AW: I don't know if that's true, Walter, I don't know that if people like House of Flying Daggers that they'll turn around and go see Saving Face. I think what is true, though, what's wonderful is that if for no other reason there's this image of Chinese people as didactic and that everything's about the Cultural Revolution and the fact that if any Chinese films come out with "happy" in the title, you better prepare for the worst–so that when you see something like House of Flying Daggers which I think of as high entertainment…

…High entertainment about China's tradition of concubinage–
AW:
(laughs) Yes, there's that–but what most people will see it for is as this very positive, entertaining movie so, in that respect, it's stereotype-busting in a way. It shows how entertaining we can be. That said, I think it paves the way for Kung Fu Hustle, but not Saving Face.

How about inspiring Asian-Americans to engage in the dominant culture?
AW:
Absolutely. If it can get us up and out of our chairs and writing and directing, then that's the real benefit to films like that. Better yet, maybe it encourages the Chinese people to write some checks.

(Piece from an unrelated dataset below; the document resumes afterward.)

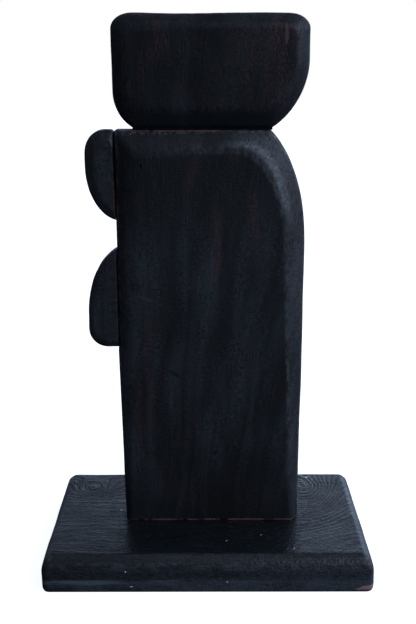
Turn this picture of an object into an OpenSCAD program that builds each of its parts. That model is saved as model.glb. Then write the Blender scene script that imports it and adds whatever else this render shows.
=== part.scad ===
// Abstract standing figure in black-stained plank wood, on a bevelled plinth.
// Millimetres. The origin is on the floor under the centre of the plinth, +Z is up and the figure's
// broad front face looks along -Y. The two D-shaped lobes are on its -X edge.

/* [Plinth] */
// Length of the plinth along X
base_w = 240; // [220:5:300]
// Depth of the plinth along Y
base_d = 140; // [120:5:200]
// Thickness of the plinth
base_h = 28; // [24:1:36]
// How far the bevel round the top of the plinth comes in and down
base_bevel = 6.5; // [3:0.5:9]
// How far the eased edge round the underside comes in and up
base_foot_bevel = 2; // [1:0.5:4]

/* [Torso] */
// Width of the torso plank, and of the head
body_w = 134; // [124:1:144]
// Thickness of the torso and head planks
body_t = 30; // [28:1:36]
// Height of the torso above the plinth
torso_h = 295.5; // [285:0.5:310]
// How far the figure's centre line stands to +X of the plinth's centre
body_x = 2.5; // [0:0.5:8]
// How deep the bevels run into the plank's thickness, from each face
bevel_depth = 6.5; // [4:0.5:8]
// Height of the bevel under the torso's top
torso_top_bevel = 12.5; // [8:0.5:15]
// How far the -X edge comes in at the torso's foot, from the belly lobe down
torso_foot_in = 1.3; // [0:0.1:3]

/* [Head] */
// Height of the head above its neck step
head_h = 74.9; // [70:0.1:110]
// Height of the neck step between torso and head
neck_h = 1.6; // [1:0.1:5]
// Height of the bevel round the top of the head
head_top_bevel = 8; // [4:0.5:12]

/* [Lobes] */
// How far the chest lobe stands out of the torso's edge
chest_out = 20.9; // [18:0.1:26]
// How far the belly lobe stands out of the torso's edge
belly_out = 22.4; // [18:0.1:26]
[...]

(laughs) Jesus, good luck.
JC:
I was raising money for Xiu Xiu and hosted all these very wealthy Chinese in Las Vegas for a couple of days to tell them about the project and to beg them, to beg them, for anything–for $100,000, for $10,000, for anything. And these people would lose a million dollars in one night at the roulette table and all I needed to make the whole damned film was a million dollars, you know, and the worst of it is that they would lecture me about why this would work and why that would work and what I should cut out of my film. The whole time I'm listening to these blowhards, I know that they're not going to give me a cent anyway. It's infuriating. The business proposals, the risk factors–what risk? The way they live, the things they spend money on, the waste–and I just wanted a hundred bucks to make my little movie.

But you made your little movie, against all odds.
JC:
The key, the key is that you try. You fail one million times, fine. You only need to succeed one time. One time and you glorify your people.